Out of the lines in this data, how many include "between"? Give the number and nothing else.
########################################
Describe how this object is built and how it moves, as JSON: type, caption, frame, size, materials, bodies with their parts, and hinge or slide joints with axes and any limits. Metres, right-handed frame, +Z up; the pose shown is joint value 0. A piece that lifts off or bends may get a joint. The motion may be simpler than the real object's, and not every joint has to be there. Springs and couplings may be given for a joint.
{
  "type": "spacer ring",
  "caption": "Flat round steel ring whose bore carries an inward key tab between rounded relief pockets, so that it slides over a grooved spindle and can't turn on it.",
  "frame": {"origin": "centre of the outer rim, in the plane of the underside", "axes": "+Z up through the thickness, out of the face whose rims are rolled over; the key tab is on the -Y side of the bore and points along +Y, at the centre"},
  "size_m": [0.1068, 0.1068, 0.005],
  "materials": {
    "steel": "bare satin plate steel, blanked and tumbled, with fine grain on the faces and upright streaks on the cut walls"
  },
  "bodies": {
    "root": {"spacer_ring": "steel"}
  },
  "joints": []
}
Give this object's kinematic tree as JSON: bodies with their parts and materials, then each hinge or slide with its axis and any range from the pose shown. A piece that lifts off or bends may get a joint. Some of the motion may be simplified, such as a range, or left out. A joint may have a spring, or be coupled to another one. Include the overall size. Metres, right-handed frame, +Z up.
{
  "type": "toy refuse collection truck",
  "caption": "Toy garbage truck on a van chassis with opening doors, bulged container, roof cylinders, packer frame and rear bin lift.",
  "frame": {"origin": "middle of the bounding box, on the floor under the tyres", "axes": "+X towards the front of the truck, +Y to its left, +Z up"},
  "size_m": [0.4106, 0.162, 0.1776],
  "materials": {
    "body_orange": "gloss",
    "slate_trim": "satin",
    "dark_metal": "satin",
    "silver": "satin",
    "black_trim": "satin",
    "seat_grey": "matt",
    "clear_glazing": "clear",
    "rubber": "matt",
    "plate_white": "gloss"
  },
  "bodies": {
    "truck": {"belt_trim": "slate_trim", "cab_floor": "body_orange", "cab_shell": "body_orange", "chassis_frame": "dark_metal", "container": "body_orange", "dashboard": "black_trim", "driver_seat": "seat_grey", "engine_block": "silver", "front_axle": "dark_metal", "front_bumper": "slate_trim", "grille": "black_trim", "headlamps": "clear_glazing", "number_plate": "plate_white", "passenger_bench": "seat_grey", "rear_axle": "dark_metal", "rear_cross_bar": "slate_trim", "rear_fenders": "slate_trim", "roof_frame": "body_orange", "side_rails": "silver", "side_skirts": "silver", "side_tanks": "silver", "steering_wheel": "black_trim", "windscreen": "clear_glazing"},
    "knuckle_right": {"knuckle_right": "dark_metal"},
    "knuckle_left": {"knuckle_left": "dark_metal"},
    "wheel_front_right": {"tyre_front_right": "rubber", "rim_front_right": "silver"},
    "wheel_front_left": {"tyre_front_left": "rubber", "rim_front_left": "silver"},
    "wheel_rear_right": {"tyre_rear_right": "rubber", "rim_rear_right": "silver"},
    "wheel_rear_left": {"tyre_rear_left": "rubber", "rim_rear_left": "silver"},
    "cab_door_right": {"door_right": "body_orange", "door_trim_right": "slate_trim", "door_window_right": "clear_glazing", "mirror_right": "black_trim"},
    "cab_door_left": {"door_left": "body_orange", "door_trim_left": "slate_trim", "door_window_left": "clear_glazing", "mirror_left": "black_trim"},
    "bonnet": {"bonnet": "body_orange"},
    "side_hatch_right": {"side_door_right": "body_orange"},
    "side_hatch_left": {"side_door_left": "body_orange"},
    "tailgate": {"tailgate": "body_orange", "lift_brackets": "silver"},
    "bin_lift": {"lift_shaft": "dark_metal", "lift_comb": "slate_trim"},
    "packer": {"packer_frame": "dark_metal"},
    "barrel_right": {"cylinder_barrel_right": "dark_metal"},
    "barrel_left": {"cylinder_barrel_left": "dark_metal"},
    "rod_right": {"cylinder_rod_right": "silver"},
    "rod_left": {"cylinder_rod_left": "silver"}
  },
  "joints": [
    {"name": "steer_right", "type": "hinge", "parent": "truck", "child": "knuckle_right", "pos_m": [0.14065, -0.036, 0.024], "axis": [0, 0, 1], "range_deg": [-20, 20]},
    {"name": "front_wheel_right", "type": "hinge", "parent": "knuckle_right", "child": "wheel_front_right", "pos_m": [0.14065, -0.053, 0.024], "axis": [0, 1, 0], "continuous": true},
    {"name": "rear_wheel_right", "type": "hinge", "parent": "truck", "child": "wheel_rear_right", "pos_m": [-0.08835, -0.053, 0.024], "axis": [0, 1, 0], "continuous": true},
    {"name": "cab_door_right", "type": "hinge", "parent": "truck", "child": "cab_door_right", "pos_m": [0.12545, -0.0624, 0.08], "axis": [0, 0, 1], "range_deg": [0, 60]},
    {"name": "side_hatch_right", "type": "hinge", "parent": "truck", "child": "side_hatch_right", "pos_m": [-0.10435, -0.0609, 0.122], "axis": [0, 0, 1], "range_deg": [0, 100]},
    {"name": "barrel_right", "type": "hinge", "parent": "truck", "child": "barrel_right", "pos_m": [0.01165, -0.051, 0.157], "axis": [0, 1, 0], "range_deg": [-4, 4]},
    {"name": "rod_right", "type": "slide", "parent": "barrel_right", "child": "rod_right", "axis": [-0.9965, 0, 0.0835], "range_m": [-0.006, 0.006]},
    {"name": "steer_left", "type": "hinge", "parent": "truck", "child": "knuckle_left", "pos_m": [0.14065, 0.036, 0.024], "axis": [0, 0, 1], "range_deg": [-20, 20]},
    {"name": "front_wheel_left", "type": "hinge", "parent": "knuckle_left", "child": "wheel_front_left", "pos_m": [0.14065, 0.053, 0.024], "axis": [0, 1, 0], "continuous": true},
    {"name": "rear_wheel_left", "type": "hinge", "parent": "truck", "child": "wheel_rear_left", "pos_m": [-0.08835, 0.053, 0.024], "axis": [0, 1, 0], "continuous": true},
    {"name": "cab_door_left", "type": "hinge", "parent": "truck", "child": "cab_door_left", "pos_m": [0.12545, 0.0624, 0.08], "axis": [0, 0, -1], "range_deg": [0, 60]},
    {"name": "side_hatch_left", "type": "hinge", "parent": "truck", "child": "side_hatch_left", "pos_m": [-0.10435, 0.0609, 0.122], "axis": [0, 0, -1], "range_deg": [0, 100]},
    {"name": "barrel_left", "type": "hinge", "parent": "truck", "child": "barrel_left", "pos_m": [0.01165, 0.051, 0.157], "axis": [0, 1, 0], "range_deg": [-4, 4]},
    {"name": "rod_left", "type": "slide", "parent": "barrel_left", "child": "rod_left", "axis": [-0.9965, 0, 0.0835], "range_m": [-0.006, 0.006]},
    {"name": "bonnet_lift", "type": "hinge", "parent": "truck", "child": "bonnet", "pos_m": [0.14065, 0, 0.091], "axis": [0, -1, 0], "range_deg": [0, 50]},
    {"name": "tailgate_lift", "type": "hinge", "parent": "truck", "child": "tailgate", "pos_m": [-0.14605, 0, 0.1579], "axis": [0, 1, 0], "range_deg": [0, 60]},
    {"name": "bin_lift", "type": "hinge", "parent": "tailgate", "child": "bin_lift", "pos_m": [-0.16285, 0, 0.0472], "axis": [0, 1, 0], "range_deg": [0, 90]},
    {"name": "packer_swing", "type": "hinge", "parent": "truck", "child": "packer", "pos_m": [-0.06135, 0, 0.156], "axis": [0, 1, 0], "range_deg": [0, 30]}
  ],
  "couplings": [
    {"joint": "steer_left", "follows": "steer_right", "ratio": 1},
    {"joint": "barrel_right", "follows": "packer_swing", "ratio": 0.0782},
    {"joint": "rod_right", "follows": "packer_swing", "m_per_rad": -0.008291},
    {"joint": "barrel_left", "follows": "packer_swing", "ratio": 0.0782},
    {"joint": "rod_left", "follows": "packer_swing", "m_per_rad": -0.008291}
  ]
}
########################################
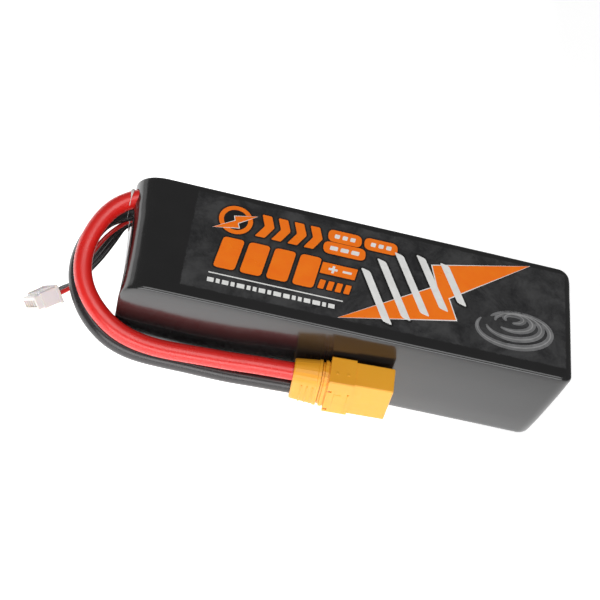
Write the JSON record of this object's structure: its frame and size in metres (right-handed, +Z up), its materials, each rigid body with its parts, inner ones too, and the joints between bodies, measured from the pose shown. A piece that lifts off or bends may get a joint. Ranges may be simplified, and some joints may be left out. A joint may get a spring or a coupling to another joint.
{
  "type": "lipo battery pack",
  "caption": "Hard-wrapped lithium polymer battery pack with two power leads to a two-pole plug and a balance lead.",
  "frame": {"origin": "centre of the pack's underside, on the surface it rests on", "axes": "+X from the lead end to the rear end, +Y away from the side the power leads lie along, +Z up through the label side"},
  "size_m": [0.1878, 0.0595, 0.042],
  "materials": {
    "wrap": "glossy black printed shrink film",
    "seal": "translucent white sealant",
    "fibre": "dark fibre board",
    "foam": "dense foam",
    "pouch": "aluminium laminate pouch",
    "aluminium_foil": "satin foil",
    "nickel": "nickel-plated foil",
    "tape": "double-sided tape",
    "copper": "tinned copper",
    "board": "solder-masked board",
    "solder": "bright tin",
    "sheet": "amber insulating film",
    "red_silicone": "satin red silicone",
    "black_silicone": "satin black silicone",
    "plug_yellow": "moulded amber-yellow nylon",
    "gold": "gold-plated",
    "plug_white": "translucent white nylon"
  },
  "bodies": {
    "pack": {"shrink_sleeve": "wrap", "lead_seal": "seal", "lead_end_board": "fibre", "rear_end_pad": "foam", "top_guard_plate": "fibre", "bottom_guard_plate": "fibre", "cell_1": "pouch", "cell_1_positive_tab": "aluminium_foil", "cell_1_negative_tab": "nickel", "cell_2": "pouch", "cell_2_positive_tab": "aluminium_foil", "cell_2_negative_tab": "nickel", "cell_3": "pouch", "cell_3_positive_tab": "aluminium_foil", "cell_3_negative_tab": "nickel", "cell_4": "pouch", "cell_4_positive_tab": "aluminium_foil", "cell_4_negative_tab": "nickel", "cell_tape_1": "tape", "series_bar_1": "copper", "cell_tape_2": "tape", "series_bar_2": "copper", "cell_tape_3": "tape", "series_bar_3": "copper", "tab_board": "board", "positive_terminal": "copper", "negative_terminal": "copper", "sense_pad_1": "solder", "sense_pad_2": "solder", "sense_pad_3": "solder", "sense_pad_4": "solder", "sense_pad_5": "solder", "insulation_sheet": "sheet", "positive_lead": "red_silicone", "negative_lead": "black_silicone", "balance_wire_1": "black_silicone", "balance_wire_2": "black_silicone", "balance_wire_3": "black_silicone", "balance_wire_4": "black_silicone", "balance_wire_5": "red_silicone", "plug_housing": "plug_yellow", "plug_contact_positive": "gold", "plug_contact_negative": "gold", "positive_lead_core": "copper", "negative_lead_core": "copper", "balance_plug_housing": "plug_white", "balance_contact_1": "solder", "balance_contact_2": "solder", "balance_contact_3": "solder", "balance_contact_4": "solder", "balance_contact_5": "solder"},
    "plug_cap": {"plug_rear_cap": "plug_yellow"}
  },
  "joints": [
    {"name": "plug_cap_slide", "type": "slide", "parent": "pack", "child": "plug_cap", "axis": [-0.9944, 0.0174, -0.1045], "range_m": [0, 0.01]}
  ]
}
########################################
**Result of the exercise**
2